Ever since the spring I have been waging war against fungus gnats. At one point out foyer was completely overrun. We are talking HUNDREDS. For a long time I was blaming this bellflower Josh had brought home from the grocery store, but it turns out that Better Homes & Gardens organic potting mix was the culprit. Two unopened bags in the foyer were completely infested when I cut into them — I thought maybe it was a fluke. I had been storing them in that infested room, and maybe the existing population tunneled in? But no! I brought home a brand new bag of the same mix some time later, and opened it to use almost immediately, and it, too, was crawling. So I’ve used mosquito bits, hydrogen peroxide, fly tape, sticky traps in the pots themselves– I have even covered the soil of most of my plants with a layer of sand, because supposedly that will smother them out and they can’t reproduce unless there is exposed soil.

Lies! I watered my indoor plants today, and one of them, a handful of gnats zoomed straight up out of the sand like tiny desert warriors. The battle goes on.

Some incidentals: I started some lavender and rosemary from seed, and they are NOT flourishing. I cut my orchid back today to see if I can get it to rebloom. The spearmint continues to be the highlight of my summer.
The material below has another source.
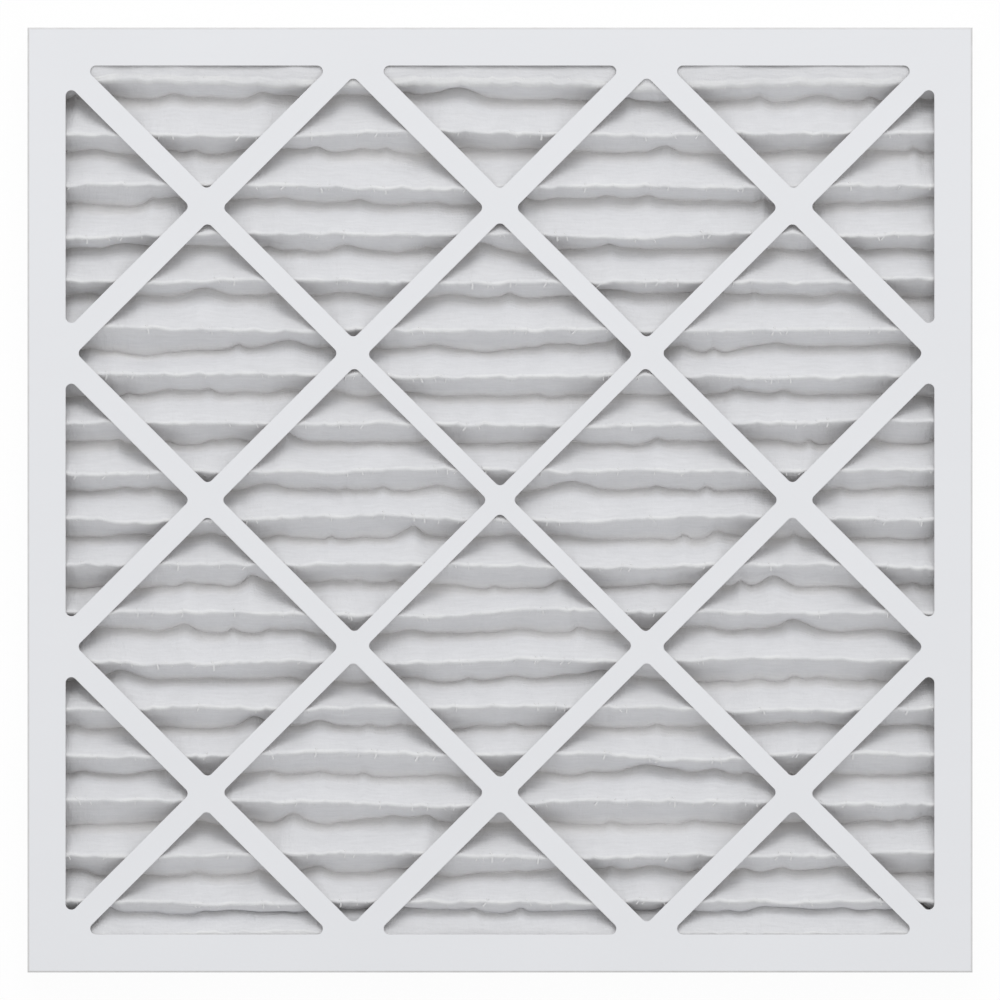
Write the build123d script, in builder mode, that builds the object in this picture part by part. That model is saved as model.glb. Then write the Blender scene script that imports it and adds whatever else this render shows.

But perhaps the plant I have obsessed over the most is my bell pepper. I tried to start some from seed but they didn’t take, and eventually I bought one lone seedling from the store to play with.

It did double or triple in size, but set a couple blooms rather too early and remained stunted for most of the summer. The foliage was sparse enough that the peppers it produced developed sun scald. (I mean, I think so? It sounds like an unusual problem for a pepper to have, but it definitely wasn’t the more common blossom end rot.)

Eventually, I pulled the two tiny peppers off the plant and did some research. I saw it recommended to prune pepper plants to force denser leaves to grow — that sounded like a good idea. So I lopped it back, and for a few weeks it looked very sad indeed. At the same time of the cutting, I also fertilized with a standard vegetable fertilizer and crushed egg shells. After two weeks, it suddenly burst forth!

The leaves are a dark lush green now, and it’s setting buds like crazy and surpassed the size it was when I cut it.

On Saturday night I stood lovingly with it in my porch and photographed its biggest, most beautiful bloom.

On Sunday morning, I awoke to find it ravaged by squirrels or rabbits. The little dodgasted blighters didn’t actually eat it. They just ripped off branches and threw them on the ground. The blossom I had admired just hours earlier lay crumpled and browning.

I felt I could now fully empathize with Jacinta’s squirrel woes.

Well, I have started taking the pepper plant inside every night now (perks of having everything in containers) and it does seem to be pretty resilient. I have high hopes for it now, barring any further marauding.

I guess for last I will mention my oblong box of salad greens. It has been stringy and odd from the get go. It was over crowded, definitely and maybe wanted more light. They started to bolt early in the summer,too, so I had them inside for the most part. Just lately I’ve set them back out, though. I’m wondering if I let them bolt, if they might possibly reseed as a fall crop?

We shall see.

Here was the pepper right after pruning. You can see the two stumps from the cuts I made about an inch below the top of the central stem. Also note the feeble color of the leaves.
Here was the pepper pre squirrel butchery. It has actually recovered in the past two days and looks pretty much the same now. Phew!
My sole surviving green bean plant is starting to fill out! Not sure why the lower leaves started turning BURGUNDY though. Smh. In the background you can see my funky lettuce situation.